The local groups generate their own funds. National campaigns and projects rely on individual donations, foundations, merchandise, and bequests. FoE Australia currently receives no government or corporate funding.

==Politics and criticisms ==
FoE Australia sits at the left end of the political spectrum. While it is a 'peak' green group, it is one of the smaller such groups. It tends to operate from a grassroots political structure, which means it places less emphasis on lobbying of, or engagement with, either the federal Australian government or large corporations than most other national green groups. It uses research, lobbying, media work, political advocacy and peaceful direct action to achieve its aims.

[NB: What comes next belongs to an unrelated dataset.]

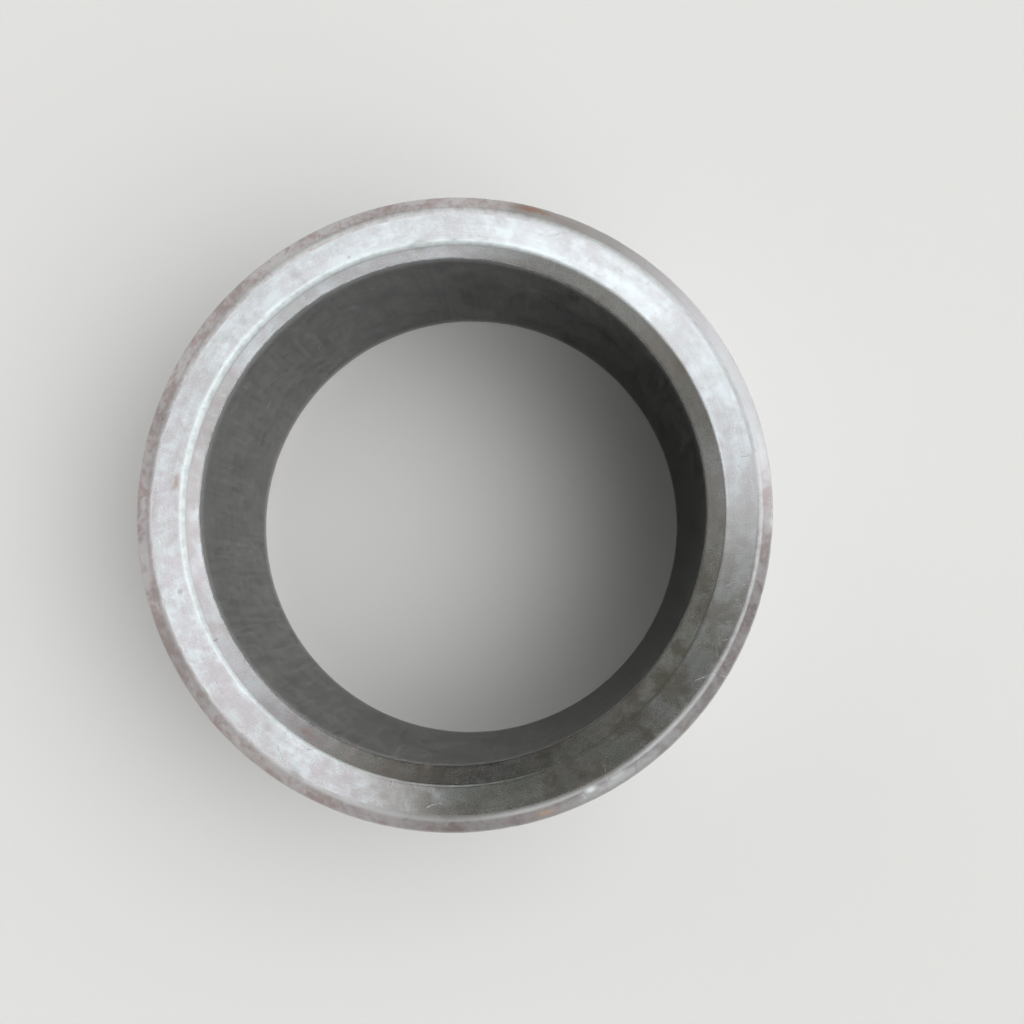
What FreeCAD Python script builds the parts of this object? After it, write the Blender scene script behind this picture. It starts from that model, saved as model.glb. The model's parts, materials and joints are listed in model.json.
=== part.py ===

It is known for developing lasting connections with a range of indigenous communities and organisations over areas of shared interest.

It has been criticised for carrying out non-violent direct action by a range of conservative commentators (for instance, Andrew Bolt, columnist with the Herald Sun newspaper in Melbourne). Andrew Bolt has also accused them of being 'alarmist' on the question of climate change.

Some groups and people concerned about the impacts of population growth have been critical of FoE's focus on consumption and equity in regards to resource distribution and called on the organisation to campaign more directly for a reduction in human population.